What can you do with it?
You can grow buckwheat in your garden to keep bugs away from other plants. But you probably don’t want to try to harvest it for food. Let the bigger farmers do that.
If you’ve ever eaten kashi– toasted buckwheat groats– and you know that you can use it like any grain–rice, quinoa, bulgur wheat and mix and match with a variety of vegetables or cook it alone as a cereal.
You can buy kashi untoasted as well, and grind your own flour, but if you’re using it whole, the flavor is better if you toast it.
I tried to buy some flour at my local Sprouts grocery store, but they only had a pancake mix which is half buckwheat flour and half wheat flour. By that time, I was definitely in the mood for some nutty, earthy buckwheat pancakes to make me think of my Dad–so I settled for the mix. But I’m sure other stores will have the flour, and if not, you can buy buckwheat flour on line.

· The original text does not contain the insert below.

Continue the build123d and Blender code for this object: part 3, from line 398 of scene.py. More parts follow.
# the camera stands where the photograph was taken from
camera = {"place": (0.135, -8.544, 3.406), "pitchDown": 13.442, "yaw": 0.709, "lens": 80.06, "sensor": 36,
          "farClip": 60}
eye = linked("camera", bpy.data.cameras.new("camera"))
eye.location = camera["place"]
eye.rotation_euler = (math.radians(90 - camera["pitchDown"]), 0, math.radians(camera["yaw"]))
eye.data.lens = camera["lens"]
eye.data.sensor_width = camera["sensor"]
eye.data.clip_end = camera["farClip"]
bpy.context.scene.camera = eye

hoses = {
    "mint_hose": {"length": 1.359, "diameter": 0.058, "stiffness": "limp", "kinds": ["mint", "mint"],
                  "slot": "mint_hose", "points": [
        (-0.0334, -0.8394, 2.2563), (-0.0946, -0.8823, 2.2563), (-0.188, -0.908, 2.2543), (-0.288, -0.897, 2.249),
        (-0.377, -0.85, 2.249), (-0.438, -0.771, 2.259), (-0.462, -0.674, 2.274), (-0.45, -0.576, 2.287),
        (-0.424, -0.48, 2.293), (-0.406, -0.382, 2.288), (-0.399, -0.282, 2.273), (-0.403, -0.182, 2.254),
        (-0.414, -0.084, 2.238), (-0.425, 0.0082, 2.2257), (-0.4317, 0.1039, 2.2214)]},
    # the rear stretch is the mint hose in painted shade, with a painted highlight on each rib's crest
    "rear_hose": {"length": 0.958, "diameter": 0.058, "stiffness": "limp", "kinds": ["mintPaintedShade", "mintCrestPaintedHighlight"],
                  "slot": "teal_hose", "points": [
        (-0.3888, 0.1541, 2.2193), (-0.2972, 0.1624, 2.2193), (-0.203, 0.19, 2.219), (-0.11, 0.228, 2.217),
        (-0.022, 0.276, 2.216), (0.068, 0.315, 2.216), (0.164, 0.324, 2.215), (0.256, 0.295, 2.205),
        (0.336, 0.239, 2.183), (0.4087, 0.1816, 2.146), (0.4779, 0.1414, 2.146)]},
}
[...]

Surfing for recipes, I came up with this amalgam, which I’ll try when I get my hands on some pure buckwheat flour. [And later I found that Arrowhead makes a gluten-free buckwheat flour as well as their pancake mix.]
But the Arrowhead Buckwheat Pancake Mix is pretty good, I must admit.
Don’t stop there.
David Lebovitz, in his delightful book The Sweet Life in Paris, gives us the recipe for a Breton Buckwheat Cake with Sea Salt. (Brittany being known for both harvesting sea salt and making buckwheat crepes.)
King Arthur website contains a whole section on baking with buckwheat, if you are not trying to go gluten free.
Emeril LaGasse gets in the act with a pudding made with buckwheat groats.
Amazon offers Volume Four of Cooking with Buckwheat Flour. But be forewarned people complain that the recipes combine the buckwheat flour with other flour, like wheat.